**What is required**
Could you give the data below again, exactly and completely?

-- START --

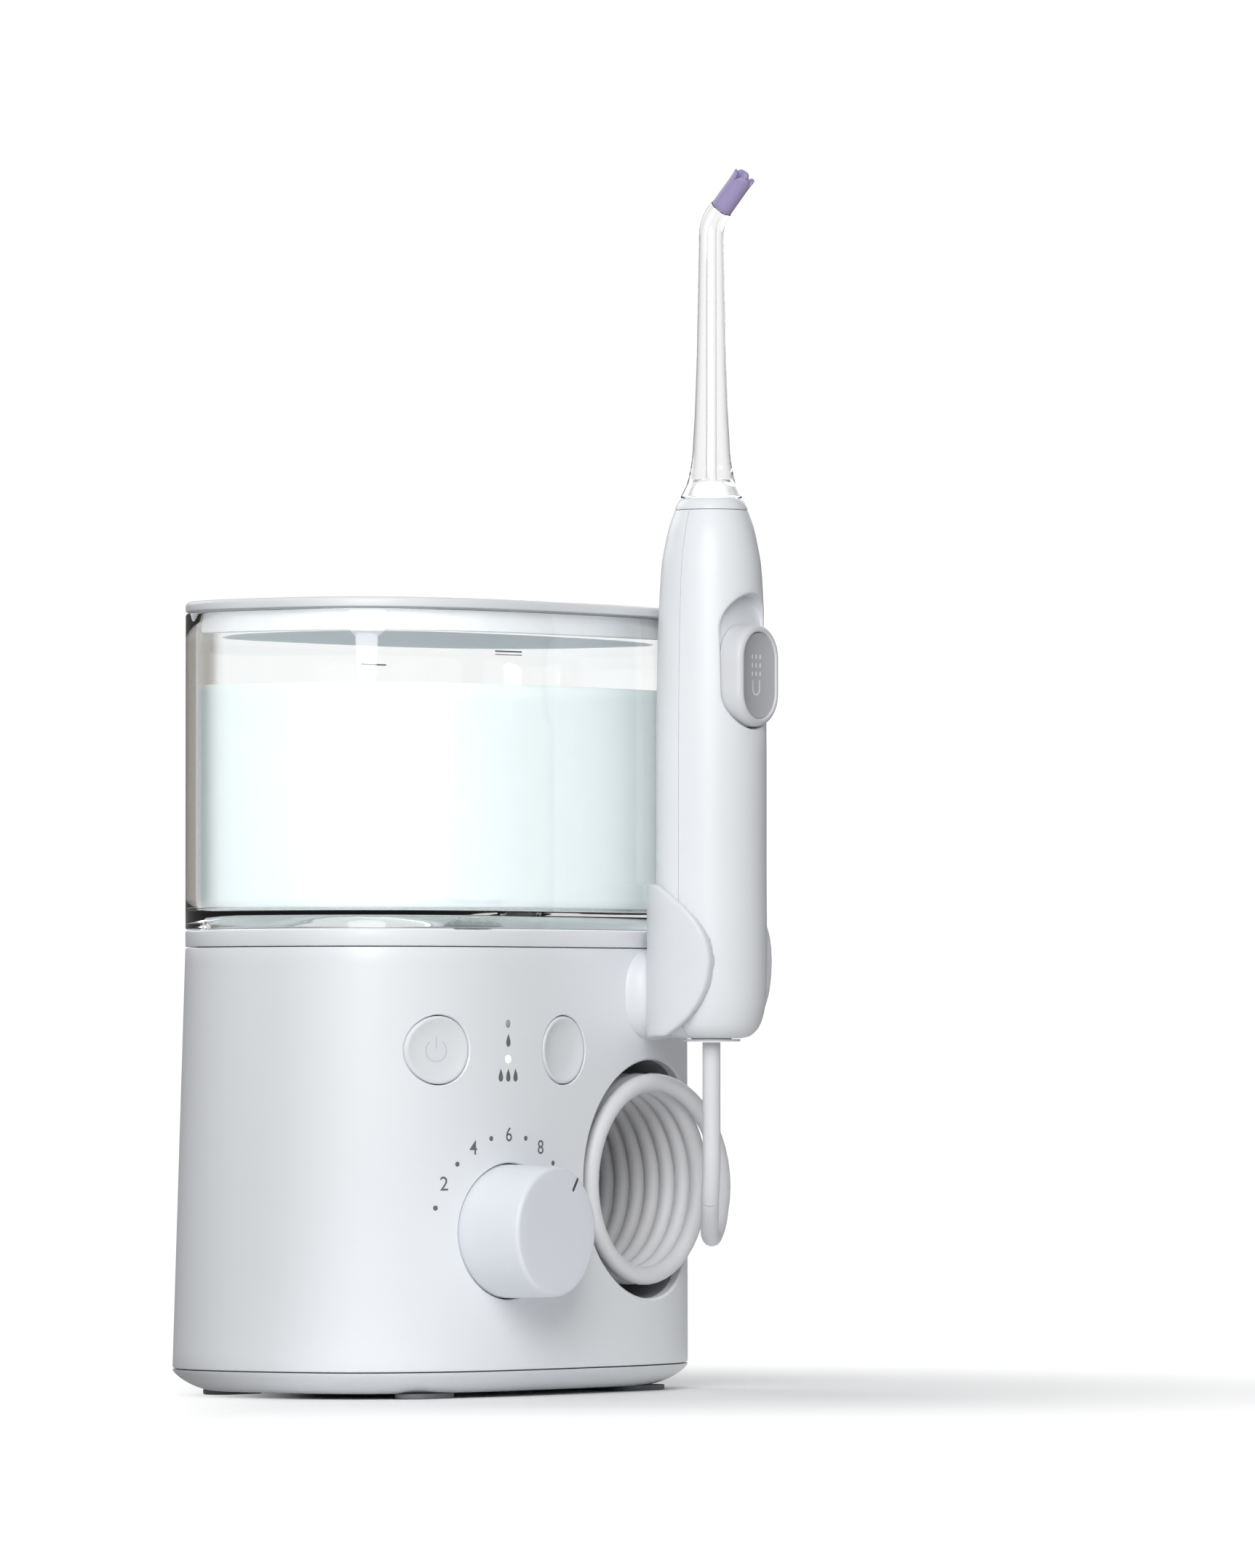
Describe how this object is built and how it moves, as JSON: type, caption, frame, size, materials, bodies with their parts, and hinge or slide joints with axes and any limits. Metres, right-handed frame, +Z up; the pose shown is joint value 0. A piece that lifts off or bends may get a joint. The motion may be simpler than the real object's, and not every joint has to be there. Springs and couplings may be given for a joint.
{
  "type": "water flosser",
  "caption": "Countertop water flosser: an oval pump base with a dial, buttons and a coiled hose, a clear lift-off tank and a handle with a bent nozzle in a side cradle.",
  "frame": {"origin": "on the ground under the centre of the tank's oval plan, which is also the centre of the whole footprint", "axes": "+Z up, -Y is the front with the dial and the buttons, +X is the right side of the front view, where the handle stands"},
  "size_m": [0.1458, 0.1516, 0.3035],
  "materials": {
    "shell_white": "satin injection-moulded ABS with a very fine grain",
    "trim_white": "satin injection-moulded ABS",
    "slider_grey": "fine matte moulding",
    "hose_grey": "smooth soft PVC",
    "clear_plastic": "clear polished SAN",
    "lilac_rubber": "soft silicone, satin",
    "pad_rubber": "matte",
    "seal_rubber": "matte silicone",
    "bay_grey": "matte moulding",
    "board_green": "solder-masked glass epoxy",
    "black_plastic": "moulded",
    "gear_acetal": "natural acetal",
    "pump_grey": "glass-filled nylon",
    "steel": "zinc-plated sheet",
    "brass": "machined"
  },
  "bodies": {
    "base": {"base_housing": "shell_white", "base_deck": "shell_white", "bottom_cover": "trim_white", "foot_front_left": "pad_rubber", "foot_front_right": "pad_rubber", "foot_rear_left": "pad_rubber", "foot_rear_right": "pad_rubber", "cover_screw_front_left": "steel", "cover_screw_front_right": "steel", "cover_screw_rear_left": "steel", "cover_screw_rear_right": "steel", "hose_bay": "bay_grey", "handle_cradle": "trim_white", "control_board": "board_green", "power_tact_switch": "black_plastic", "mode_tact_switch": "black_plastic", "upper_light_pipe": "clear_plastic", "lower_light_pipe": "clear_plastic", "pressure_valve": "pump_grey", "pump_plate": "steel", "motor_can": "steel", "pump_cylinder": "pump_grey", "pump_head": "pump_grey", "inlet_check_valve": "seal_rubber", "outlet_check_valve": "seal_rubber", "inlet_seal": "seal_rubber", "inlet_tube": "hose_grey", "pressure_tube": "hose_grey", "feed_tube": "hose_grey", "hose_fitting": "brass", "power_supply": "board_green", "strain_relief": "hose_grey", "power_cord": "hose_grey", "power_plug": "hose_grey", "hose_coil": "hose_grey", "hose_lead": "hose_grey"},
    "power_key": {"power_button": "shell_white"},
    "mode_key": {"mode_button": "shell_white"},
    "knob": {"pressure_knob": "shell_white", "knob_shaft": "pump_grey"},
    "tank": {"tank_shell": "clear_plastic", "tank_valve": "seal_rubber"},
    "lid": {"tank_lid": "trim_white"},
    "handle": {"handle_front_shell": "shell_white", "handle_rear_shell": "shell_white", "handle_cap": "trim_white", "handle_tube": "hose_grey", "flow_valve": "pump_grey"},
    "slider": {"slide_switch": "slider_grey"},
    "collar": {"nozzle_collar": "shell_white"},
    "nozzle": {"nozzle_stem": "clear_plastic", "nozzle_plug": "trim_white", "nozzle_seal": "seal_rubber", "nozzle_tip": "lilac_rubber"},
    "rotor": {"motor_armature": "steel", "motor_pinion": "brass"},
    "crank": {"crank_gear": "gear_acetal"},
    "rod": {"connecting_rod": "gear_acetal"},
    "piston": {"pump_piston": "pump_grey"}
  },
  "joints": [
    {"name": "tank_lift", "type": "slide", "parent": "base", "child": "tank", "axis": [0, 0, 1], "range_m": [0, 0.04]},
    {"name": "lid_lift", "type": "slide", "parent": "tank", "child": "lid", "axis": [0, 0, 1], "range_m": [0, 0.03]},
    {"name": "power_press", "type": "slide", "parent": "base", "child": "power_key", "axis": [0, 1, 0], "range_m": [0, 0.0008]},
    {"name": "mode_press", "type": "slide", "parent": "base", "child": "mode_key", "axis": [0, 1, 0], "range_m": [0, 0.0008]},
    {"name": "knob_turn", "type": "hinge", "parent": "base", "child": "knob", "pos_m": [-0.027, -0.0476, 0.0407], "axis": [0, 1, 0], "range_deg": [-108.5, 27.4]},
    {"name": "handle_lift", "type": "slide", "parent": "base", "child": "handle", "axis": [0, 0, 1], "range_m": [0, 0.045], "deforming": ["hose_lead"]},
    {"name": "slider_slide", "type": "slide", "parent": "handle", "child": "slider", "axis": [0, 0, 1], "range_m": [0, 0.007]},
    {"name": "collar_turn", "type": "hinge", "parent": "handle", "child": "collar", "pos_m": [0.032, -0.0607, 0.22], "axis": [0, 0, 1], "continuous": true},
    {"name": "nozzle_pull", "type": "slide", "parent": "collar", "child": "nozzle", "axis": [0, 0, 1], "range_m": [0, 0.02]},
    {"name": "crank_spin", "type": "hinge", "parent": "base", "child": "crank", "pos_m": [-0.027, -0.0099, 0.082], "axis": [0, 1, 0], "continuous": true},
    {"name": "rotor_spin", "type": "hinge", "parent": "base", "child": "rotor", "pos_m": [-0.04715, -0.0099, 0.082], "axis": [0, 1, 0], "continuous": true},
    {"name": "rod_orbit", "type": "hinge", "parent": "crank", "child": "rod", "pos_m": [-0.027, -0.0149, 0.084], "axis": [0, 1, 0], "continuous": true},
    {"name": "piston_stroke", "type": "slide", "parent": "base", "child": "piston", "axis": [0, 0, 1], "range_m": [-0.002, 0.002]}
  ],
  "couplings": [
    {"joint": "rotor_spin", "follows": "crank_spin", "ratio": -4},
    {"joint": "rod_orbit", "follows": "crank_spin", "ratio": -1}
  ]
}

-- END --

**Solution for this exercise**
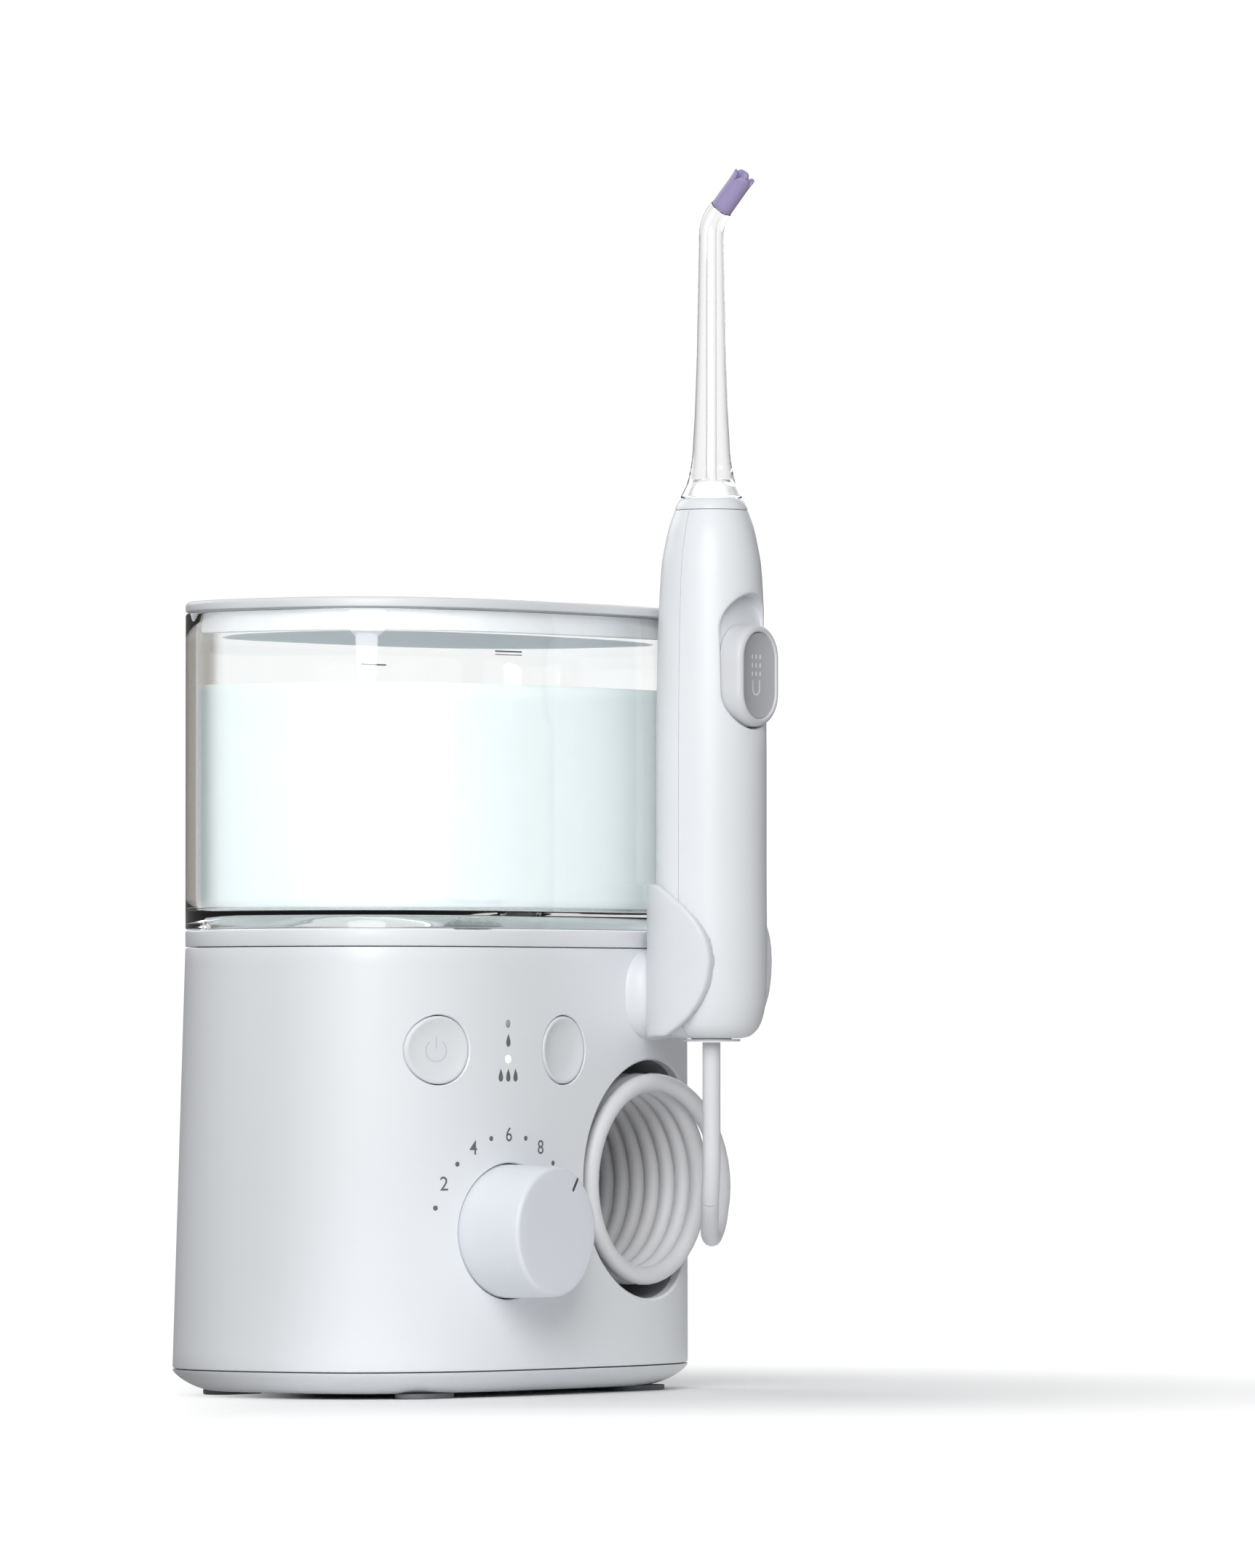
Describe how this object is built and how it moves, as JSON: type, caption, frame, size, materials, bodies with their parts, and hinge or slide joints with axes and any limits. Metres, right-handed frame, +Z up; the pose shown is joint value 0. A piece that lifts off or bends may get a joint. The motion may be simpler than the real object's, and not every joint has to be there. Springs and couplings may be given for a joint.
{
  "type": "water flosser",
  "caption": "Countertop water flosser: an oval pump base with a dial, buttons and a coiled hose, a clear lift-off tank and a handle with a bent nozzle in a side cradle.",
  "frame": {"origin": "on the ground under the centre of the tank's oval plan, which is also the centre of the whole footprint", "axes": "+Z up, -Y is the front with the dial and the buttons, +X is the right side of the front view, where the handle stands"},
  "size_m": [0.1458, 0.1516, 0.3035],
  "materials": {
    "shell_white": "satin injection-moulded ABS with a very fine grain",
    "trim_white": "satin injection-moulded ABS",
    "slider_grey": "fine matte moulding",
    "hose_grey": "smooth soft PVC",
    "clear_plastic": "clear polished SAN",
    "lilac_rubber": "soft silicone, satin",
    "pad_rubber": "matte",
    "seal_rubber": "matte silicone",
    "bay_grey": "matte moulding",
    "board_green": "solder-masked glass epoxy",
    "black_plastic": "moulded",
    "gear_acetal": "natural acetal",
    "pump_grey": "glass-filled nylon",
    "steel": "zinc-plated sheet",
    "brass": "machined"
  },
  "bodies": {
    "base": {"base_housing": "shell_white", "base_deck": "shell_white", "bottom_cover": "trim_white", "foot_front_left": "pad_rubber", "foot_front_right": "pad_rubber", "foot_rear_left": "pad_rubber", "foot_rear_right": "pad_rubber", "cover_screw_front_left": "steel", "cover_screw_front_right": "steel", "cover_screw_rear_left": "steel", "cover_screw_rear_right": "steel", "hose_bay": "bay_grey", "handle_cradle": "trim_white", "control_board": "board_green", "power_tact_switch": "black_plastic", "mode_tact_switch": "black_plastic", "upper_light_pipe": "clear_plastic", "lower_light_pipe": "clear_plastic", "pressure_valve": "pump_grey", "pump_plate": "steel", "motor_can": "steel", "pump_cylinder": "pump_grey", "pump_head": "pump_grey", "inlet_check_valve": "seal_rubber", "outlet_check_valve": "seal_rubber", "inlet_seal": "seal_rubber", "inlet_tube": "hose_grey", "pressure_tube": "hose_grey", "feed_tube": "hose_grey", "hose_fitting": "brass", "power_supply": "board_green", "strain_relief": "hose_grey", "power_cord": "hose_grey", "power_plug": "hose_grey", "hose_coil": "hose_grey", "hose_lead": "hose_grey"},
    "power_key": {"power_button": "shell_white"},
    "mode_key": {"mode_button": "shell_white"},
    "knob": {"pressure_knob": "shell_white", "knob_shaft": "pump_grey"},
    "tank": {"tank_shell": "clear_plastic", "tank_valve": "seal_rubber"},
    "lid": {"tank_lid": "trim_white"},
    "handle": {"handle_front_shell": "shell_white", "handle_rear_shell": "shell_white", "handle_cap": "trim_white", "handle_tube": "hose_grey", "flow_valve": "pump_grey"},
    "slider": {"slide_switch": "slider_grey"},
    "collar": {"nozzle_collar": "shell_white"},
    "nozzle": {"nozzle_stem": "clear_plastic", "nozzle_plug": "trim_white", "nozzle_seal": "seal_rubber", "nozzle_tip": "lilac_rubber"},
    "rotor": {"motor_armature": "steel", "motor_pinion": "brass"},
    "crank": {"crank_gear": "gear_acetal"},
    "rod": {"connecting_rod": "gear_acetal"},
    "piston": {"pump_piston": "pump_grey"}
  },
  "joints": [
    {"name": "tank_lift", "type": "slide", "parent": "base", "child": "tank", "axis": [0, 0, 1], "range_m": [0, 0.04]},
    {"name": "lid_lift", "type": "slide", "parent": "tank", "child": "lid", "axis": [0, 0, 1], "range_m": [0, 0.03]},
    {"name": "power_press", "type": "slide", "parent": "base", "child": "power_key", "axis": [0, 1, 0], "range_m": [0, 0.0008]},
    {"name": "mode_press", "type": "slide", "parent": "base", "child": "mode_key", "axis": [0, 1, 0], "range_m": [0, 0.0008]},
    {"name": "knob_turn", "type": "hinge", "parent": "base", "child": "knob", "pos_m": [-0.027, -0.0476, 0.0407], "axis": [0, 1, 0], "range_deg": [-108.5, 27.4]},
    {"name": "handle_lift", "type": "slide", "parent": "base", "child": "handle", "axis": [0, 0, 1], "range_m": [0, 0.045], "deforming": ["hose_lead"]},
    {"name": "slider_slide", "type": "slide", "parent": "handle", "child": "slider", "axis": [0, 0, 1], "range_m": [0, 0.007]},
    {"name": "collar_turn", "type": "hinge", "parent": "handle", "child": "collar", "pos_m": [0.032, -0.0607, 0.22], "axis": [0, 0, 1], "continuous": true},
    {"name": "nozzle_pull", "type": "slide", "parent": "collar", "child": "nozzle", "axis": [0, 0, 1], "range_m": [0, 0.02]},
    {"name": "crank_spin", "type": "hinge", "parent": "base", "child": "crank", "pos_m": [-0.027, -0.0099, 0.082], "axis": [0, 1, 0], "continuous": true},
    {"name": "rotor_spin", "type": "hinge", "parent": "base", "child": "rotor", "pos_m": [-0.04715, -0.0099, 0.082], "axis": [0, 1, 0], "continuous": true},
    {"name": "rod_orbit", "type": "hinge", "parent": "crank", "child": "rod", "pos_m": [-0.027, -0.0149, 0.084], "axis": [0, 1, 0], "continuous": true},
    {"name": "piston_stroke", "type": "slide", "parent": "base", "child": "piston", "axis": [0, 0, 1], "range_m": [-0.002, 0.002]}
  ],
  "couplings": [
    {"joint": "rotor_spin", "follows": "crank_spin", "ratio": -4},
    {"joint": "rod_orbit", "follows": "crank_spin", "ratio": -1}
  ]
}